Rückblick, c'est un regard en arrière. « En l'an ...esme de mon aage, que toutes mes hontes j'eus beues, ne du tout fol, ne du tout sage... », tel est l'exergue de François Villon que Kurtág a placé en tête de son « œuvre ». Pourquoi ces guillemets ? C'est qu'en effet, comme le dit son sous-titre (Altes und Neues für vier Spieler, « de l'ancien et du nouveau pour quatre instrumentistes »), Rückblick n'est pas exactement une « œuvre » : quelque chose qui pourrait se voir attribuer un numéro d'opus, quelque chose dont on viendrait découvrir la nouveauté lors d'une première exécution ou, comme on dit souvent, lors d'une « création ».
Altes und Neues, ancien et nouveau : ces catégories — liées à une certaine conception du « progrès » — sont ici non pertinentes. Ou plutôt, elles sont entretissées, indissociables : une sorte d'anthologie de Kurtág par Kurtág, un dialogue, un polylogue spectral, fantômatique, de lui à lui : une hantologie.
Il serait certes difficile de dire que Rückblick appartient à un genre. Pourtant, si l'on voulait lui trouver des précédents ou des pendants, ce serait sans doute dans cette conception inaugurée par Stockhausen (Rückblick est un « hommage à Stockhausen ») : avec Musik für die Beethovenhalle, par exemple, on aurait affaire à un quasi-genre, qu'illustrerait aussi Quodlibet d'Emmanuel Nunes. Des « œuvres » où le compositeur propose une exposition, un parcours au sein de ses œuvres (le jeu citationnel des guillemets — des « œuvres » et des œuvres — est ici inévitable, tout se joue dans leur présence/absence).
Si l'on pense le concert comme exposition de la musique, c'est ici le compositeur qui est l'exposant, le commissaire de sa propre exposition : ce qu'il propose, c'est une programmation, un programme (c'est ce que dit très clairement un manuscrit de Kurtág pour Rückblick). Et, à l'évidence, il y a dans ce caractère programmatique quelque chose qui relève du work in progress (noch nicht beendet : « pas encore terminé », peut-on lire sous la rature du manuscrit).
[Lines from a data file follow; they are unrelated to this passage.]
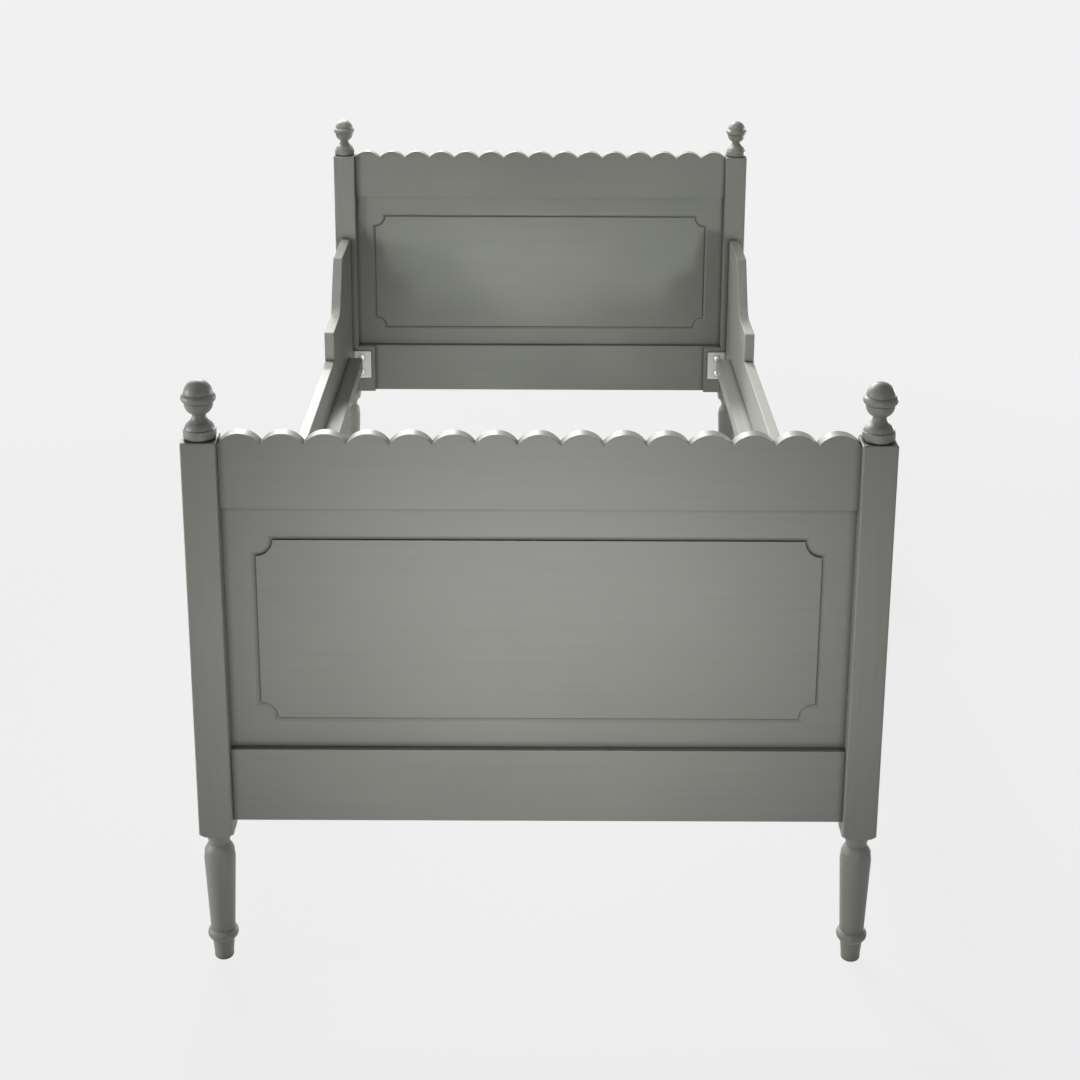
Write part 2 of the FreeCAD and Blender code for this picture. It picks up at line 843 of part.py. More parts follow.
def bracket_screws():
    """All screws that hold the brackets' arms to the side rails."""
    pieces = []
    for end in ends:
        for side in sides.values():
            for place in bracket_screw_places():
                head_at = Vector(side_rail_inner + bracket_thickness, place, bracket_screw_height())
                piece = screw(bracket_screw_length, head_at, Vector(-1, 0, 0))
                pieces.append(mirrored(at_end(piece, end), side))
    return Part.makeCompound(pieces)


def build():
    """Make every piece and write it to its own file."""
    os.makedirs("parts", exist_ok=True)
    for end in ends:
        for side_name, side in sides.items():
            save(end + "_post_" + side_name, post(end, side))
            save(end + "_finial_" + side_name, finial(end, side))
            save(end + "_corner_block_" + side_name, corner_block(end, side))
            save(end + "_bracket_" + side_name, bracket(end, side))
        save(end + "_top_rail", top_rail(end))
        save(end + "_bottom_rail", bottom_rail(end))
        save(end + "_panel", panel(end))
    for side_name, side in sides.items():
        save("side_rail_" + side_name, side_rail(side))
        save("wing_" + side_name, wing(side))
        save("ledger_" + side_name, ledger(side))
    save("finial_dowels", finial_dowels())
    save("rail_dowels", rail_dowels())
    save("wing_dowels", wing_dowels())
    save("ledger_screws", ledger_screws())
    save("bracket_bolts", bracket_bolts())
    save("bracket_screws", bracket_screws())


build()
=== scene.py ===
"""A painted wooden single bed in a pale studio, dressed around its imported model."""

import logging
import math
from collections.abc import Callable
from dataclasses import dataclass
from enum import Enum
from typing import ClassVar

import bmesh
import bpy
from mathutils import Matrix, Vector


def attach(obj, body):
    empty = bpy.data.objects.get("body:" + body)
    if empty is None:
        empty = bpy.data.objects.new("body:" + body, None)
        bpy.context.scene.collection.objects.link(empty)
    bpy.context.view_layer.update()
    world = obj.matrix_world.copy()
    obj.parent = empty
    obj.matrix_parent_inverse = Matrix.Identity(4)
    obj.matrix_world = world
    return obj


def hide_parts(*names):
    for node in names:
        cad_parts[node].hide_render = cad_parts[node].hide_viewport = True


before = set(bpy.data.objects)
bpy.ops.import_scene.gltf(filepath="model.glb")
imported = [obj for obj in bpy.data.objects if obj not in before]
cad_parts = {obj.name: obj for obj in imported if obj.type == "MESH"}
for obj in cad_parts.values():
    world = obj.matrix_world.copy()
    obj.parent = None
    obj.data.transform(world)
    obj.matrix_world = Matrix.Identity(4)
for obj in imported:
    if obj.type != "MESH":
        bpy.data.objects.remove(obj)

Socket = bpy.types.NodeSocket
Tree = bpy.types.NodeTree

log = logging.getLogger("bed")

TOUCH = 1e-5       # places nearer than this, in metres, count as one when something is selected
MERGE = 1e-6       # corners nearer than this, in metres, are merged
ALONG = 0.99       # least share of a direction that lies along an axis

# Several sockets of a Mix node share a name, so they are told by number.
VALUE_A, VALUE_B, VALUE_OUT = 2, 3, 0
COLOUR_A, COLOUR_B, COLOUR_OUT = 6, 7, 2


class Grain(Enum):
    """Which way the fibres and the brush ran on a piece."""

    ACROSS = "across"
    LENGTHWISE = "lengthwise"
    UPRIGHT = "upright"

    @property
    def turn(self) -> tuple[float, float, float]:
        """Find the turn that lays the grain along the pattern's first axis.

        Returns:
            The turn about each axis.
        """
        return {
            Grain.ACROSS: (0.0, 0.0, 0.0),
            Grain.LENGTHWISE: (0.0, 0.0, -math.pi / 2),
            Grain.UPRIGHT: (0.0, math.pi / 2, 0.0),
        }[self]


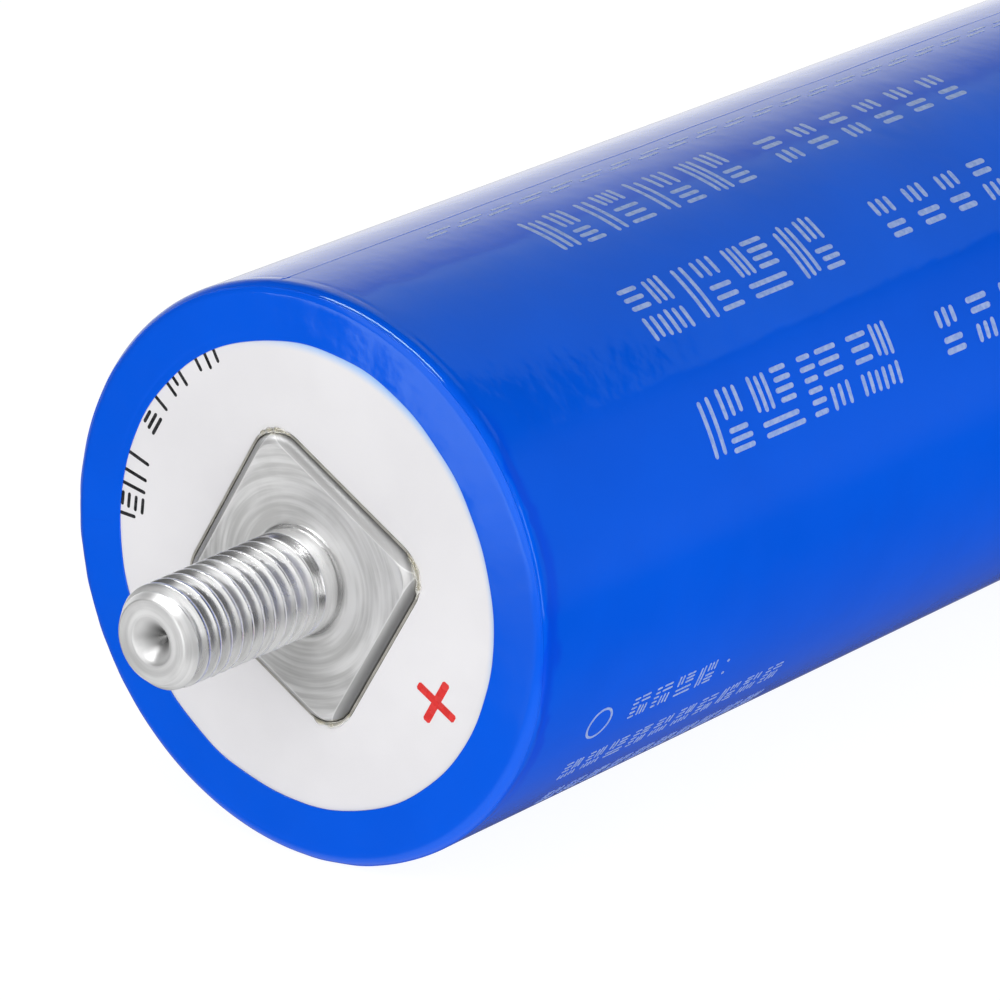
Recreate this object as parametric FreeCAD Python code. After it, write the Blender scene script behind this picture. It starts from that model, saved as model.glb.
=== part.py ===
"""Cylindrical battery cell, 66 mm across and 160 mm long, with a threaded stud at each end.

The cell lies on its side. Its axis runs along Y, the positive end faces -Y, +Z is up, and the
origin is the middle of the cell. All lengths are in millimetres.

The pieces of one end are drawn in an end frame first: local Z is the distance outwards from the
cell's mid-plane, called "out" below, and local X and Y span the end face. `at_end` turns such a
piece onto the positive or the negative end. Both ends are the same part turned half a turn, so
both studs have the same right-hand thread.
"""

import FreeCAD, Part
import math
import os

# ---- driving dimensions -------------------------------------------------------------------
CELL_DIAMETER = 66.0
CELL_LENGTH = 160.0
STUD_REACH = 24.55
THREAD_DIAMETER = 12.0
THREAD_PITCH = 1.75
THREAD_DEPTH = 0.6134 * THREAD_PITCH
FLANGE_WIDTH = 25.5
FLANGE_TURN = 59.0
SLIP = 0.05

R_CELL = CELL_DIAMETER / 2
OUT_CELL = CELL_LENGTH / 2

# ---- heat-shrink sleeve -------------------------------------------------------------------
FILM = 0.2
SHOULDER = 1.4
R_LIP = 26.4
LIP_STEP = 0.06

# ---- can, with both rims rolled inwards over the covers --------------------------------------
CAN_WALL = 0.8
R_CAN = R_CELL - FILM
R_BORE = R_CAN - CAN_WALL
R_RIM = 27.3
OUT_RIM = OUT_CELL - FILM
OUT_SEAT = OUT_RIM - CAN_WALL

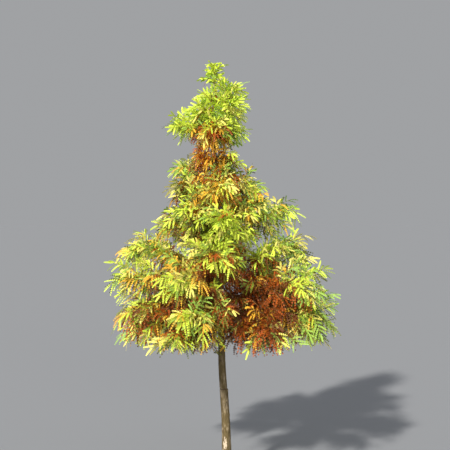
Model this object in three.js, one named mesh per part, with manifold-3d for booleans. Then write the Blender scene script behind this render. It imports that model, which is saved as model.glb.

Kurtág réécrit, « arrange », retranscrit des fragments qui, souvent, étaient déjà eux-mêmes des citations partielles (l'Hommage à Tristan — troisième pièce chorale de l'Omaggio a Luigi Nono — qui citait l'incipit de sixte mineure de l'opéra de Wagner, est ici transcrit pour trompette, contrebasse, pianino et célesta).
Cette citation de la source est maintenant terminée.